· Valenx Press  · 9 min read

Alternative to Full-Time PM Role After Layoff: Contract or Consulting Work for Product Managers

Alternative to Full‑Time PM Role After Layoff: Contract or Consulting Work for Product Managers

The verdict is clear: contract or consulting assignments are the only realistic path for a product manager who wants to stay market‑relevant after a layoff. Below you will see why the market treats contract signals as proof of execution, how senior PMs price themselves to exceed full‑time compensation, and what missteps destroy credibility faster than a bad interview.

Can I sustain a product career through contract work after a layoff?

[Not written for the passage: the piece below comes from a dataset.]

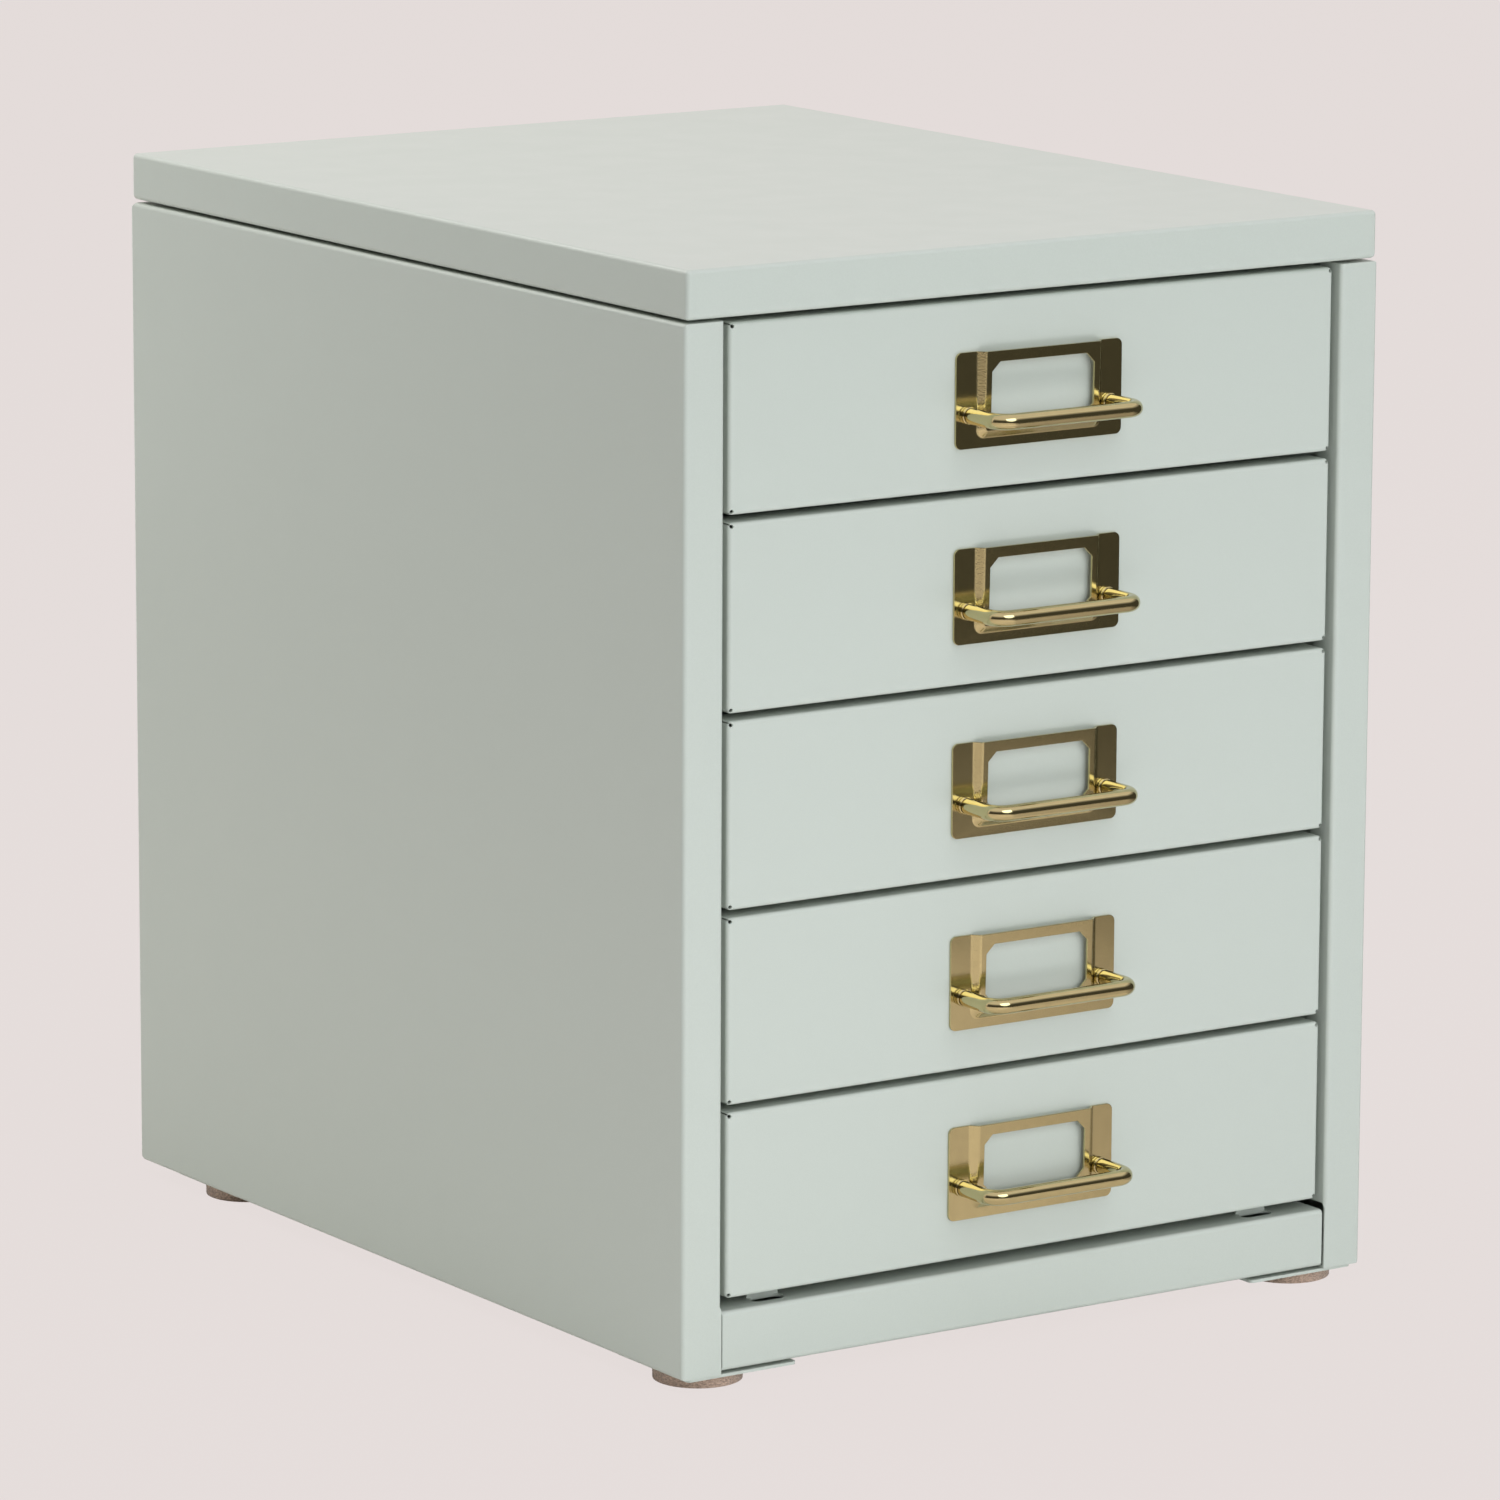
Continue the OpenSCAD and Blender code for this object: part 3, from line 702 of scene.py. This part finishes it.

Contract work sustains a product career only when the candidate treats each engagement as a micro‑startup, delivering measurable outcomes within 30‑60 days. In a Q3 debrief, the hiring manager pushed back because the candidate described a two‑month gig as “just freelance” and failed to articulate a product impact metric. The panel rejected the candidate, not for lack of skill, but for lack of a results‑oriented narrative.

The first counter‑intuitive truth is that the problem isn’t the candidate’s résumé – it’s the absence of a delivery story. When a former PM presents a portfolio of shipped features, adoption curves, and revenue uplift, the hiring committee treats the contract as a proving ground, not a fallback. The second truth is that contractors are judged on velocity, not tenure. A senior PM who can prototype a feature in ten days and move it to production in thirty will be perceived as more valuable than a full‑time hire who needed ninety days to ship a comparable release.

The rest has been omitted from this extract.